## Your objective
Give the data again exactly, from its opening line through the line in which "# a cream tip." appears.

## Information shown
+--

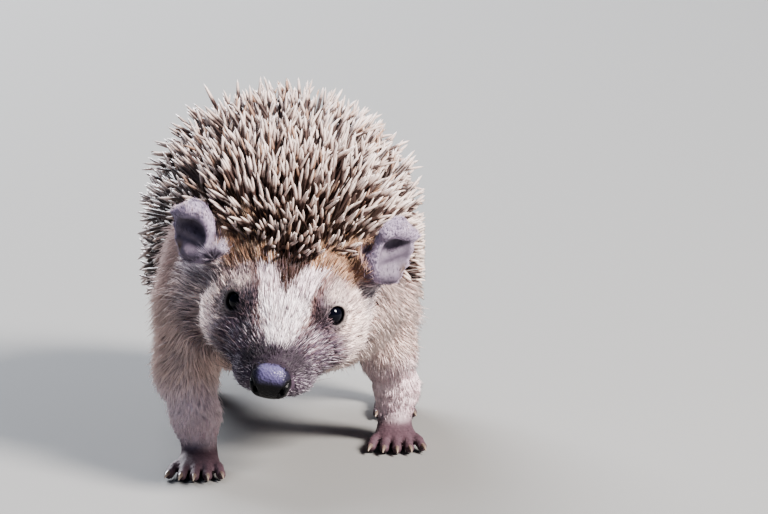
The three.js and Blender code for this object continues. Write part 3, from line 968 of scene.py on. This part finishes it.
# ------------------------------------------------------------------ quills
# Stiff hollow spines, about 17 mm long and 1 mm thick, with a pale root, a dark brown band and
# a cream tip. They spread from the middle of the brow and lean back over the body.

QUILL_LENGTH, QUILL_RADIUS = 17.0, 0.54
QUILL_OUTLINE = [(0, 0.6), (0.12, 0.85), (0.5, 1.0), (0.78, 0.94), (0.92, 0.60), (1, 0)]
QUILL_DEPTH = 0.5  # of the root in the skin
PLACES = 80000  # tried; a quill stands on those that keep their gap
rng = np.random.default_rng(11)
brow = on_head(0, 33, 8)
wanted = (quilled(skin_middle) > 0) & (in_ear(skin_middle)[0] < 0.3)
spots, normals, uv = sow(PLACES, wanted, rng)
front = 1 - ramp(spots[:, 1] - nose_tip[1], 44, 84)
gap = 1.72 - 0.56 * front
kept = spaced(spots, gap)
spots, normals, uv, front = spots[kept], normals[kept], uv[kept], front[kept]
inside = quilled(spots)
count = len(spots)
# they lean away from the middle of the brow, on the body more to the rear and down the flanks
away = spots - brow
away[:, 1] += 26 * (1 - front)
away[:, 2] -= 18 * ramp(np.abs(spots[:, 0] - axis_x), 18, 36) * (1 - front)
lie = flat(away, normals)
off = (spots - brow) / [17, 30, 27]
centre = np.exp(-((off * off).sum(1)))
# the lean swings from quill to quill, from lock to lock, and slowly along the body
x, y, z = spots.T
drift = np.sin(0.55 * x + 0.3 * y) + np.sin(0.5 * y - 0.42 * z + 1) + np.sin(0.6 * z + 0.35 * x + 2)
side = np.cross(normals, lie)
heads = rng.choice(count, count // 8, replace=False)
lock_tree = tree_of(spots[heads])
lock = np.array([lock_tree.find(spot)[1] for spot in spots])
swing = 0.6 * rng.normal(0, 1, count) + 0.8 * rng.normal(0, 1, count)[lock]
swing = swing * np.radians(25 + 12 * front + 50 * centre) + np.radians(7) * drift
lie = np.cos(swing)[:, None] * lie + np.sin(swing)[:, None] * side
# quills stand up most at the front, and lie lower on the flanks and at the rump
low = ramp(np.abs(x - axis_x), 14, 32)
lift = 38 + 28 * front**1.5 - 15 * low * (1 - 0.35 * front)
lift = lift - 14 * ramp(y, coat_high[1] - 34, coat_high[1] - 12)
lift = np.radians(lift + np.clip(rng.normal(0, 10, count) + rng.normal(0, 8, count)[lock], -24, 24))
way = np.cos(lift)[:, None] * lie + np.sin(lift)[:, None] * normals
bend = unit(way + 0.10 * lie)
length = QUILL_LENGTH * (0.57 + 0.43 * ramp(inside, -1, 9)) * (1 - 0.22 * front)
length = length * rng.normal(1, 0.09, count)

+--

## Complete answer
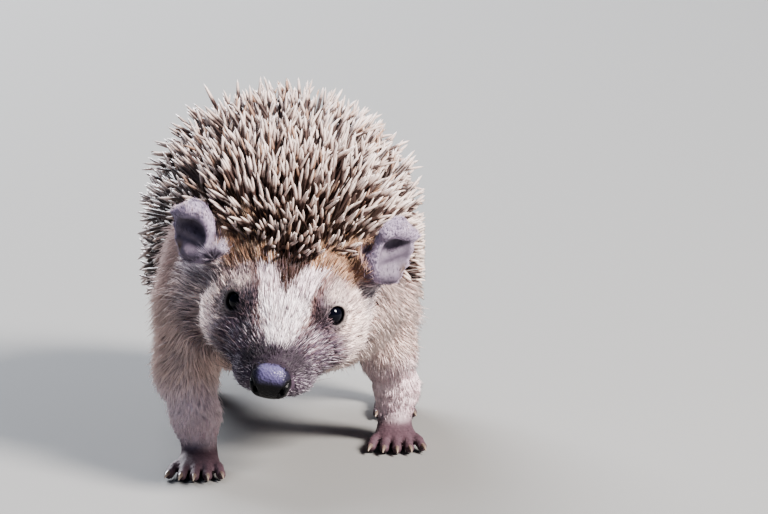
The three.js and Blender code for this object continues. Write part 3, from line 968 of scene.py on. This part finishes it.
# ------------------------------------------------------------------ quills
# Stiff hollow spines, about 17 mm long and 1 mm thick, with a pale root, a dark brown band and
# a cream tip. They spread from the middle of the brow and lean back over the body.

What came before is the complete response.